Occasionally you can just stare at the language, get insight, and write down a regular expression just like that. However, more typically, we need a systematic procedure. Fortunately, the field of formal languages provides a more systematic approach that will help you structure your approach to this problem. Often, one effective approach is as follows:
Step 1. Find a non-deterministic finite-state automaton (NFA) for the language.
Step 2. Convert the NFA to a regular expression.
Step 3. Double-check whether your regular expression is correct.
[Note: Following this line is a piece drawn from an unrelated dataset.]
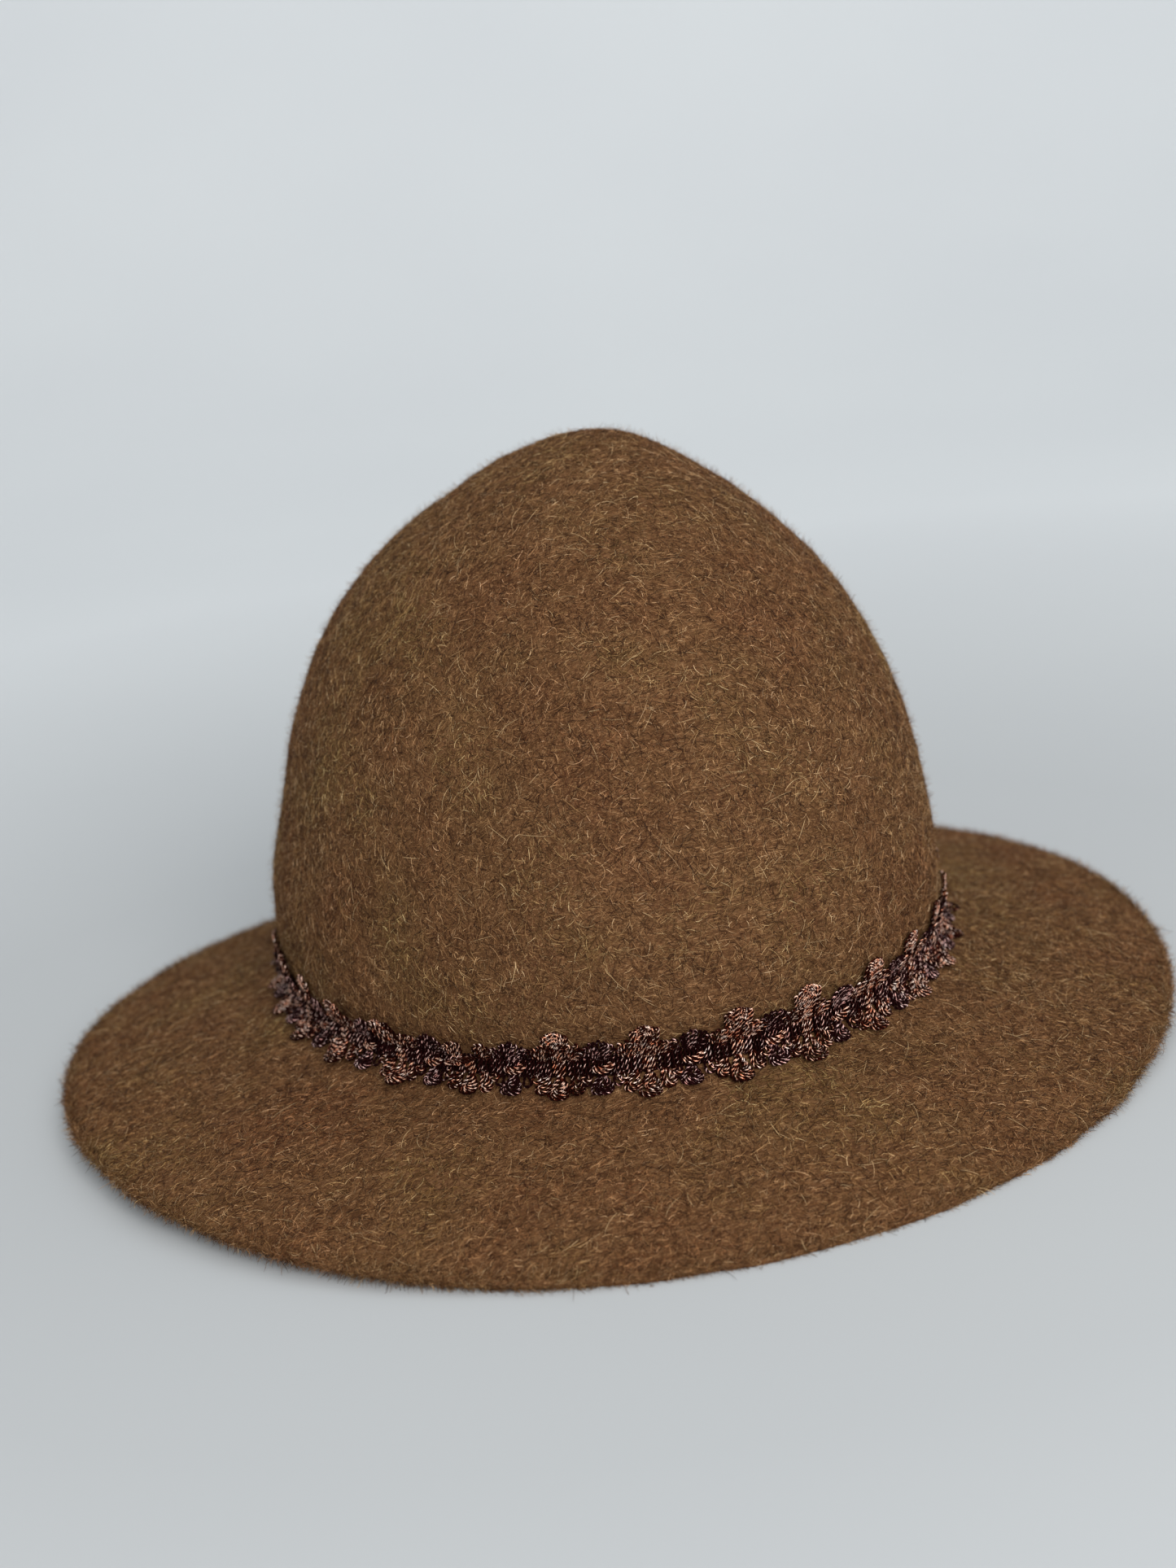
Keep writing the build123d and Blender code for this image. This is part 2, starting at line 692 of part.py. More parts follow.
with BuildPart() as sweatband_bow_knot:
    with BuildSketch(bow_plane.offset(KNOT_OFF)):
        RectangleRounded(KNOT_W, KNOT_H, KNOT_CORNER)
    extrude(amount=KNOT_THICK)
    # round the rim of the face that looks into the hat
    fillet(sweatband_bow_knot.faces().sort_by(Axis.Y)[0].edges(), radius=KNOT_ROUND)
export(sweatband_bow_knot.part, "sweatband_bow_knot")

# ---------------------------------------------------------------- satin lining
LINING_THICK, LINING_GAP = 0.35, 0.15
SIDE_LEVELS = (12.6, 38.0, 62.0, 92.0)  # heights at which the courses of the side wall meet
TIP_LEVELS = (86.0, 105.0, 120.0, 130.5)
LAP_GAP = 0.15                  # space between side and tip where they lap
TIP_DROP = 2.0                  # the flat top of the tip lies this much lower than its last level
SEAM_RADIUS, SEAM_GAP = 0.2, 0.08
SEAM_DROP = 1.0                 # the seam's thread lies this far under the tip's lower rim

tip_gap = LINING_GAP + LINING_THICK + LAP_GAP


def tip_strips(gap):
    """Strips of the lining's tip at a gap inside the felt."""
    top_z = BREAK_Z + TIP_LEVELS[-1] - TIP_DROP - gap
    top = rise(FELT + gap, *TIP_LEVELS[-2:], top_z=top_z)
    return stacked_rises(FELT + gap, TIP_LEVELS[:-1]) + [(top, SKIN_DEGREE)]


def seam_line(angle):
    depth = FELT + tip_gap + SEAM_RADIUS + SEAM_GAP
    return skin_point(angle, TIP_LEVELS[0] - SEAM_DROP, depth)


side_outer = stacked_rises(FELT + LINING_GAP, SIDE_LEVELS)
side_inner = stacked_rises(FELT + LINING_GAP + LINING_THICK, SIDE_LEVELS)
side_rims = [
    (bridge(side_outer[0][0], side_inner[0][0], 0), 1),
    (bridge(side_outer[-1][0], side_inner[-1][0], 1), 1),
]
with BuildPart() as lining_side:
    add(solid_from(strip_faces(side_outer + side_inner + side_rims)))
export(lining_side.part, "lining_side")

tip_outer = tip_strips(tip_gap)
tip_inner = tip_strips(tip_gap + LINING_THICK)
tip_rim = (bridge(tip_outer[0][0], tip_inner[0][0], 0), 1)
with BuildPart() as lining_tip:
    add(solid_from(capped_faces(tip_outer) + capped_faces(tip_inner) + strip_faces([tip_rim])))
export(lining_tip.part, "lining_tip")

# thread of the seam that joins side and tip
with BuildPart() as lining_seam_thread:
    add(tube_solid(seam_line, SEAM_RADIUS))
export(lining_seam_thread.part, "lining_seam_thread")
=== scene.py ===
"""A brown wool felt hat with a gimp braid round the crown, a sweatband and a satin lining.

The hat stands on z = 0. x runs across the head and y along it, with the front at -y and the
back at +y. Shapes are worked out in mm and scaled to metres as each mesh is made; lengths in
materials, lights and the stage are in metres. Angles run round the head from +x towards +y.
"""

import bpy
import numpy as np
from mathutils import Matrix, Vector
from numpy import cos, pi, radians, sin


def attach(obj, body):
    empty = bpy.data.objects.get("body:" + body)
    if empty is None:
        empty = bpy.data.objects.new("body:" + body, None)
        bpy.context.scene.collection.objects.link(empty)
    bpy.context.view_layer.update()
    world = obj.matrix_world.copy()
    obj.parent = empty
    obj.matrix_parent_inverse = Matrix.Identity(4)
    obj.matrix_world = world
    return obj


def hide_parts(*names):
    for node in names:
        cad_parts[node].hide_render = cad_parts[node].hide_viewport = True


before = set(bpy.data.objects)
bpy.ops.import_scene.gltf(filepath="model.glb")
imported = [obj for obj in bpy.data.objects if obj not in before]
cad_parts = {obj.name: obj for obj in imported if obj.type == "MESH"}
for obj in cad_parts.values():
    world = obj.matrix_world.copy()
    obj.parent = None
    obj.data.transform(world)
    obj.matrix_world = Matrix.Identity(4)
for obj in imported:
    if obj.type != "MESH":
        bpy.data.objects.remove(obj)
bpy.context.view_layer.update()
MM = 0.001

# ------------------------------------------------------------------ driving dimensions, mm
FELT = 2.6
HEAD_HALF_W, HEAD_HALF_L = 85.0, 104.0
BRIM_HALF_W, BRIM_HALF_L = 146.8, 157.0
MEAN_R = 94.0  # round figure for the head's radius, to turn angles into lengths
CROWN_X, CROWN_Y = 1.68, -0.30  # middle of the crown
BREAK_Z, BREAK_R = 21.4, 7.0  # where the crown turns into the brim
EDGE_TOP_Z, EDGE_WAVE = 5.8, 4.0
LEAN_DIR = (0.953, -0.302)  # the way the crown leans
# height above BREAK_Z, size as a share of the head oval, shift along LEAN_DIR
CROWN = [
    (0.0, 1.0000, 0.00), (7.0, 1.0000, 0.00), (16.0, 1.0150, 0.32), (26.0, 1.0120, 0.87),
    (38.0, 0.9930, 1.66), (50.0, 0.9645, 2.40), (62.0, 0.9290, 2.95), (74.0, 0.8825, 3.40),
    (86.0, 0.8200, 3.95), (96.0, 0.7480, 4.50), (105.0, 0.6655, 5.00), (113.0, 0.5780, 5.55),
    (120.0, 0.4830, 6.60), (126.0, 0.3790, 8.20), (130.5, 0.2890, 9.80), (134.0, 0.2060, 11.20),
    (136.3, 0.1400, 11.90), (137.8, 0.0800, 12.10), (138.4, 0.0350, 12.10),
]
TIP_H = CROWN[-1][0]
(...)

In more detail, here is how you do each of those two steps:
Step 1. To find a NFA for your language, you can think of this as a programming problem, where you have to write a program that works in a very limited programming language where you are only allowed to have a fixed, finite amount of state. Try to write a program that reads in a string one letter at a time and decides whether the input string belongs to the language or not, using only a fixed amount of memory (say, $c$ memory cells, where $c$ is some constant that does not depend on the input string, not even on the length of the input string). This program then corresponds naturally to a NFA, where the NFA has one state per possible value of the program's memory.
Sometimes, it can also be helpful to use the closure properties of NFA. For instance, if the language $L$ is specifies as $L = L_1 \cup L_2$, then it suffices to build a NFA for $L_1$ and a NFA for $L_2$; then the closure properties for regular languages allow you to derive a NFA for $L$. For more techniques to build a NFA, take a look at our reference question How to prove a language is regular? for more approaches.
Step 2. To convert the NFA to a regular expression, apply the algorithm described in How to convert finite automata to regular expressions?.
Step 3. To check whether your regular expression seems to be correct, you can try testing it on a few example strings to see if it seems to give the correct answer. Try both several examples that are in the language and several that are not.
This is just one approach. There are other approaches, including writing down a regular grammar and converting it to a regular expression, or writing a system of linear expressions in regular languages and converting to a regular expression using Arden's Lemma, or others. For an overview of those methods, take a look at How to prove a language is regular?, How to convert finite automata to regular expressions?, and Known algorithms to go from a DFA to a regular expression.
You can also look at other examples of this kind of problem on this site, e.g., by looking at questions tagged regular-expressions.